■ **Exercise objective**
Nothing but the lines from the one containing "iridescent weathering film." down to the one containing "cad_parts[node].hide_render = cad_parts[node].hide_viewport", both included, should be echoed, and each exactly as it stands.

■ **Provided material**
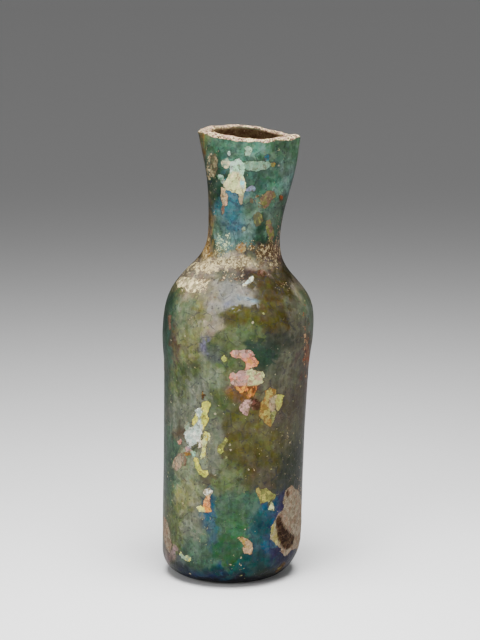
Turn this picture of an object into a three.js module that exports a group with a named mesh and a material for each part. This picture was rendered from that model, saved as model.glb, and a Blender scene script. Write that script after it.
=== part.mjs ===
// An ancient free-blown glass flask: a leaning cylindrical body on a rounded foot, a slanting shoulder, and
// a neck whose mouth was pressed into an almond. Millimetres, +Z up, with the front of the flask towards -Y.

import * as THREE from 'three';
import { ParametricGeometry } from 'three/addons/geometries/ParametricGeometry.js';

// The foot: a shallow kick inside a flat ring that the flask stands on, and a large rounded edge, which is
// rounder towards +X by a share of its height.
const KICK_HEIGHT = 1.6;
const FOOT_RING_INNER_DIAMETER = 19;
const FOOT_RING_OUTER_DIAMETER = 27;
const FOOT_EDGE_HEIGHT = 9.6;
const FOOT_DIAMETER = 45.4;
const FOOT_SKEW = 0.3;

// The body, which widens a little up to the shoulder's bulge. Each rise starts where the one before ends.
const BODY_RISE = 58.4;
const BODY_TOP_DIAMETER = 47.2;
const BULGE_RISE = 15;
const SHOULDER_DIAMETER = 49.3;

// The shoulder's slope where its round turns into the hollow under the neck.
const SLOPE_RISE = 18;
const SLOPE_DIAMETER = 34.8;
const SLOPE_ANGLE = 47;

// The neck: its narrowest place, and the tube that it was before the mouth was pressed.
const WAIST_RISE = 17;
const WAIST_DIAMETER = 23.4;
const NECK_RISE = 30;
const LIP_TUBE_DIAMETER = 25;

// Glass thickness.
const BODY_WALL = 2.0;
const FLOOR_THICKNESS = 3.2;
const LIP_THICKNESS = 2.2;

// The mouth seen from above. The glass of its two ends is pressed together, so the opening is shorter. Its
// long side is turned from the X axis by some degrees.
const MOUTH_WIDTH = 33.8;
const MOUTH_DEPTH = 19.2;
const OPENING_WIDTH = 25.2;
const OPENING_DEPTH = 15.0;
const OPENING_SHIFT = 0.5;
const MOUTH_POINTEDNESS = 0.55;
const MOUTH_TURN = -11;
const PRESS_START_BELOW_WAIST = 5;
const PRESS_GATHERING = 1.4;

// How far the flask leans towards +X, and how its shoulder and mouth slant. The lip also drops around two
// angles from +X, one at the back and one at the front.
const SHOULDER_LEAN = 2.5;
const WAIST_LEAN = 4.8;
const NECK_LEAN = 6.4;
const NECK_LEAN_RISE = 16;
const LIP_LEAN = 6.1;
const SHOULDER_SLANT = 1.5;
const SLANT_REACH = 20;
const LIP_TILT = 0.4;
const LIP_BOW = 0.2;
const LIP_DROPS = [
	{ depth: 1.3, angle: 50, narrowness: 4 },
	{ depth: 1.1, angle: - 65, narrowness: 2 } ];

// Uneven spots of hand-blown glass and of the worn lip.
const BODY_WAVE = 0.2;
const BODY_WAVE_LENGTH = 100;
const BODY_TWIST_LENGTH = 140;
const LIP_WEAR = 0.08;

// How full the wall's bends are, the facets round the flask, and the stations along each stretch of wall.
const BEND_FULLNESS = 0.45;
const SIDES = 64;
const KICK_STEPS = 3;
const FOOT_STEPS = 7;
const BODY_STEPS = 4;
const BULGE_STEPS = 3;
const ROUND_STEPS = 7;
const HOLLOW_STEPS = 6;
const NECK_STEPS = 6;
const LIP_STEPS = 6;

const { clamp, lerp, smoothstep, degToRad } = THREE.MathUtils;
const point = ( radius, height ) => new THREE.Vector2( radius, height );

const bodyTopHeight = FOOT_EDGE_HEIGHT + BODY_RISE;
const shoulderHeight = bodyTopHeight + BULGE_RISE;
const slopeHeight = shoulderHeight + SLOPE_RISE;
const waistHeight = slopeHeight + WAIST_RISE;
const lipHeight = waistHeight + NECK_RISE;

const kickTop = point( 0, KICK_HEIGHT );
const ringInner = point( FOOT_RING_INNER_DIAMETER / 2, 0 );
const ringOuter = point( FOOT_RING_OUTER_DIAMETER / 2, 0 );
const footEdge = point( FOOT_DIAMETER / 2, FOOT_EDGE_HEIGHT );
const lipMiddle = point( ( LIP_TUBE_DIAMETER - LIP_THICKNESS ) / 2, lipHeight - LIP_THICKNESS / 2 );

// A quarter of an ellipse that leaves its first point level and reaches its last point upright.
function quarterTurn( from, to ) {

	return new THREE.EllipseCurve( from.x, to.y, to.x - from.x, to.y - from.y, - Math.PI / 2, 0 );

}

// A smooth bend between two points with the wall's direction at each.
function bend( from, leaving, to, arriving ) {

	const reach = BEND_FULLNESS * from.distanceTo( to );
	return new THREE.CubicBezierCurve(
		from,
		from.clone().addScaledVector( leaving, reach ),
		to.clone().addScaledVector( arriving, - reach ),
		to );

}

// The outer wall from the foot's edge to the lip, as points with the wall's direction at each.
function wallSamples() {

	const bodyTop = point( BODY_TOP_DIAMETER / 2, bodyTopHeight );
	const shoulder = point( SHOULDER_DIAMETER / 2, shoulderHeight );
	const slope = point( SLOPE_DIAMETER / 2, slopeHeight );
	const waist = point( WAIST_DIAMETER / 2, waistHeight );
	const lip = point( LIP_TUBE_DIAMETER / 2, lipMiddle.y );

	const up = point( 0, 1 );
	const alongBody = bodyTop.clone().sub( footEdge ).normalize();
	const uphill = point( - Math.cos( degToRad( SLOPE_ANGLE ) ), Math.sin( degToRad( SLOPE_ANGLE ) ) );
	const samples = [ { at: footEdge, along: up } ];
	const follow = ( curve, steps ) => {

		for ( let i = 1; i <= steps; i ++ ) {

			samples.push( { at: curve.getPoint( i / steps ), along: curve.getTangent( i / steps ) } );

		}

	};

	follow( new THREE.LineCurve( footEdge, bodyTop ), BODY_STEPS );
	follow( bend( bodyTop, alongBody, shoulder, up ), BULGE_STEPS );
	follow( bend( shoulder, up, slope, uphill ), ROUND_STEPS );
	follow( bend( slope, uphill, waist, up ), HOLLOW_STEPS );
	follow( bend( waist, up, lip, up ), NECK_STEPS );
	return samples;

}

// The stations of the whole profile, from the middle of the underside, up the outside, over the lip and
// down the inside to the middle of the floor. inside is 0 on the outer face and 1 on the inner one.
function profileStations() {

	const stations = [];
	const add = ( p, inside ) => stations.push( { radius: p.x, height: p.y, inside } );
	const addCurve = ( curve, steps, inside ) => curve.getPoints( steps ).slice( 1 ).forEach(
		( p ) => add( p, inside ) );

	add( kickTop, 0 );
	addCurve( new THREE.QuadraticBezierCurve(
		kickTop, point( ringInner.x / 2, kickTop.y ), ringInner ), KICK_STEPS, 0 );
	add( ringOuter, 0 );
	addCurve( quarterTurn( ringOuter, footEdge ), FOOT_STEPS, 0 );
	const samples = wallSamples();
	samples.slice( 1 ).forEach( ( { at } ) => add( at, 0 ) );

	// The lip is a half round from the outer face to the inner one.
	for ( let i = 1; i < LIP_STEPS; i ++ ) {

		const fromMiddle = point( LIP_THICKNESS / 2, 0 ).rotateAround( point( 0, 0 ), Math.PI * i / LIP_STEPS );
		add( fromMiddle.add( lipMiddle ), i / LIP_STEPS );

	}

	// The inner face follows the outer one, a wall's thickness away.
	samples.reverse().forEach( ( { at, along } ) => {

		const wall = lerp( BODY_WALL, LIP_THICKNESS, smoothstep( at.y, waistHeight, lipMiddle.y ) );
		add( point( at.x - wall * along.y, at.y + wall * along.x ), 1 );

	} );

	const floorRim = point( ringOuter.x, FLOOR_THICKNESS );
	const floorTop = point( 0, KICK_HEIGHT + FLOOR_THICKNESS );
	const innerEdge = point( footEdge.x - BODY_WALL, footEdge.y );
	const floorTurn = quarterTurn( floorRim, innerEdge ).getPoints( FOOT_STEPS - 2 ).reverse();
	floorTurn.slice( 1 ).forEach( ( p ) => add( p, 1 ) );
	addCurve( new THREE.QuadraticBezierCurve(
		floorRim, point( ringInner.x / 2, floorTop.y ), floorTop ), KICK_STEPS, 1 );
	return stations;

}

// How far the flask's middle line lies towards +X at a height.
const leanOfHeight = new THREE.CubicInterpolant(
	[ 0, shoulderHeight, waistHeight, waistHeight + NECK_LEAN_RISE, lipHeight ],
	[ 0, SHOULDER_LEAN, WAIST_LEAN, NECK_LEAN, LIP_LEAN ], 1 );

// Where a station's ring passes at an angle round the flask, with 0 towards +X and a quarter turn at +Y.
function surfacePoint( { radius, height, inside }, angle, target ) {

	const across = Math.cos( angle );
	const deep = Math.sin( angle );
	const offAxis = smoothstep( radius, 0, WAIST_DIAMETER / 2 );

	// Pressing widens the mouth, flattens it and draws its end towards +X to a point.
	const pressStart = waistHeight - PRESS_START_BELOW_WAIST;
	const press = clamp( ( height - pressStart ) / ( lipHeight - pressStart ), 0, 1 ) ** PRESS_GATHERING;
	const bore = LIP_TUBE_DIAMETER - 2 * LIP_THICKNESS;
	const mouthWidth = lerp( MOUTH_WIDTH / LIP_TUBE_DIAMETER, OPENING_WIDTH / bore, inside );
	const mouthDepth = lerp( MOUTH_DEPTH / LIP_TUBE_DIAMETER, OPENING_DEPTH / bore, inside );
	const pointed = Math.sign( deep ) * Math.abs( deep ) ** ( 1 + MOUTH_POINTEDNESS * press * ( 1 + across ) );

	// The body is not quite round, and less so at its foot and neck.
	const uneven = smoothstep( height, 0, 3 * FOOT_EDGE_HEIGHT ) * ( 1 - press ) * offAxis;
	const wave = BODY_WAVE * uneven * Math.cos( 2 * Math.PI * height / BODY_WAVE_LENGTH )
		* Math.sin( 2 * angle + 2 * Math.PI * height / BODY_TWIST_LENGTH );

	// The foot's edge is skewed, the shoulder slants, and the lip is bowed, tilted and worn.
	const skew = FOOT_SKEW * height * offAxis * ( 1 - smoothstep( height, 0, 2 * FOOT_EDGE_HEIGHT ) );
	const fromSlope = Math.min( Math.abs( height - slopeHeight ) / SLANT_REACH, 1 );
	const slant = SHOULDER_SLANT * offAxis * Math.cos( fromSlope * Math.PI / 2 ) ** 2;
	const nearLip = smoothstep( height, lipHeight - 4 * LIP_THICKNESS, lipHeight );
	const dropping = LIP_DROPS.reduce( ( sum, drop ) => sum
		+ drop.depth * Math.max( Math.cos( angle - degToRad( drop.angle ) ), 0 ) ** drop.narrowness, 0 );
	const worn = LIP_WEAR * nearLip * ( Math.sin( 7 * angle + 1 ) + Math.sin( 11 * angle + 4 ) );

	const [ lean ] = leanOfHeight.evaluate( height );
	const along = press * inside * OPENING_SHIFT + ( radius * lerp( 1, mouthWidth, press ) + wave ) * across;
	const beside = ( radius * lerp( 1, mouthDepth, press ) + wave ) * pointed;
	const turn = press * degToRad( MOUTH_TURN );
	target.set(
		lean + along * Math.cos( turn ) - beside * Math.sin( turn ),
		along * Math.sin( turn ) + beside * Math.cos( turn ),
		height + ( skew - slant - press * LIP_TILT / 2 ) * across + press * ( LIP_BOW * deep ** 2 - dropping ) + worn );

}

function flaskGeometry() {

	const stations = profileStations();
	const rings = stations.length - 1;
	const geometry = new ParametricGeometry( ( u, v, target ) => surfacePoint(
		stations[ Math.round( v * rings ) ], ( u % 1 ) * 2 * Math.PI, target ), SIDES, rings );
	geometry.computeVertexNormals();
	return geometry;

}

// Olive glass under an iridescent weathering film.
const weatheredGlass = new THREE.MeshStandardMaterial( {
	color: 0x4e5a45, roughness: 0.35, metalness: 0.2 } );

// The flask stands with the middle of its box over the origin.
const flask = new THREE.Mesh( flaskGeometry(), weatheredGlass );
flask.name = 'flask';
flask.geometry.computeBoundingBox();
const middle = flask.geometry.boundingBox.getCenter( new THREE.Vector3() );
flask.geometry.translate( - middle.x, - middle.y, 0 );

const group = new THREE.Group();
group.add( flask );

export default group;
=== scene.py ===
"""An ancient free-blown glass flask under iridescent weathering and crust, standing on a pale floor."""
import math
import random

import bmesh
import bpy
import numpy as np
from mathutils import Euler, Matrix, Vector, noise


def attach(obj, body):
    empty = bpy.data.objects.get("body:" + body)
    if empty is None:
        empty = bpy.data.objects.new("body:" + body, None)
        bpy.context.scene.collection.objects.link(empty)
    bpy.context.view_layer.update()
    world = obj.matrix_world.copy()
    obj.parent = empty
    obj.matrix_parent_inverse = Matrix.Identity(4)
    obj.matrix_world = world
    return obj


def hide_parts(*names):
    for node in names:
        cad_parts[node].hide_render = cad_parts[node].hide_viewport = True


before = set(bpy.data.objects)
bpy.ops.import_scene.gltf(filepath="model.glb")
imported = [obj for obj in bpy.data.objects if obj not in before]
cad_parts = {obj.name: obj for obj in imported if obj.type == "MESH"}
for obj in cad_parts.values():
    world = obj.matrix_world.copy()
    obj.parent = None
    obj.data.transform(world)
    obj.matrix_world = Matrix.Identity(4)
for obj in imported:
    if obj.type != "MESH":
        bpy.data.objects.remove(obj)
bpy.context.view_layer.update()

# The picture's frame. The photograph looks down on the flask by 14 degrees. The distance of 1.4 m is a guess
# from its flat perspective. One pixel is 0.331 mm at the foot's middle, which lies at the pixel FOOT_PIXEL.
MM = 0.001
PICTURE = (480, 640)
PIXEL = 0.331 * MM
FOOT_PIXEL = (231, 569.5)
FOOT_MIDDLE = Vector((-2.2 * MM, 0, 0))
CAMERA_PITCH = math.radians(14)
CAMERA_DISTANCE = 1.4
SENSOR = 36
CAMERA_REACH = 20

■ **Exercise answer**
// Olive glass under an iridescent weathering film.
const weatheredGlass = new THREE.MeshStandardMaterial( {
	color: 0x4e5a45, roughness: 0.35, metalness: 0.2 } );

// The flask stands with the middle of its box over the origin.
const flask = new THREE.Mesh( flaskGeometry(), weatheredGlass );
flask.name = 'flask';
flask.geometry.computeBoundingBox();
const middle = flask.geometry.boundingBox.getCenter( new THREE.Vector3() );
flask.geometry.translate( - middle.x, - middle.y, 0 );

const group = new THREE.Group();
group.add( flask );

export default group;
=== scene.py ===
"""An ancient free-blown glass flask under iridescent weathering and crust, standing on a pale floor."""
import math
import random

import bmesh
import bpy
import numpy as np
from mathutils import Euler, Matrix, Vector, noise


def attach(obj, body):
    empty = bpy.data.objects.get("body:" + body)
    if empty is None:
        empty = bpy.data.objects.new("body:" + body, None)
        bpy.context.scene.collection.objects.link(empty)
    bpy.context.view_layer.update()
    world = obj.matrix_world.copy()
    obj.parent = empty
    obj.matrix_parent_inverse = Matrix.Identity(4)
    obj.matrix_world = world
    return obj


def hide_parts(*names):
    for node in names:
        cad_parts[node].hide_render = cad_parts[node].hide_viewport = True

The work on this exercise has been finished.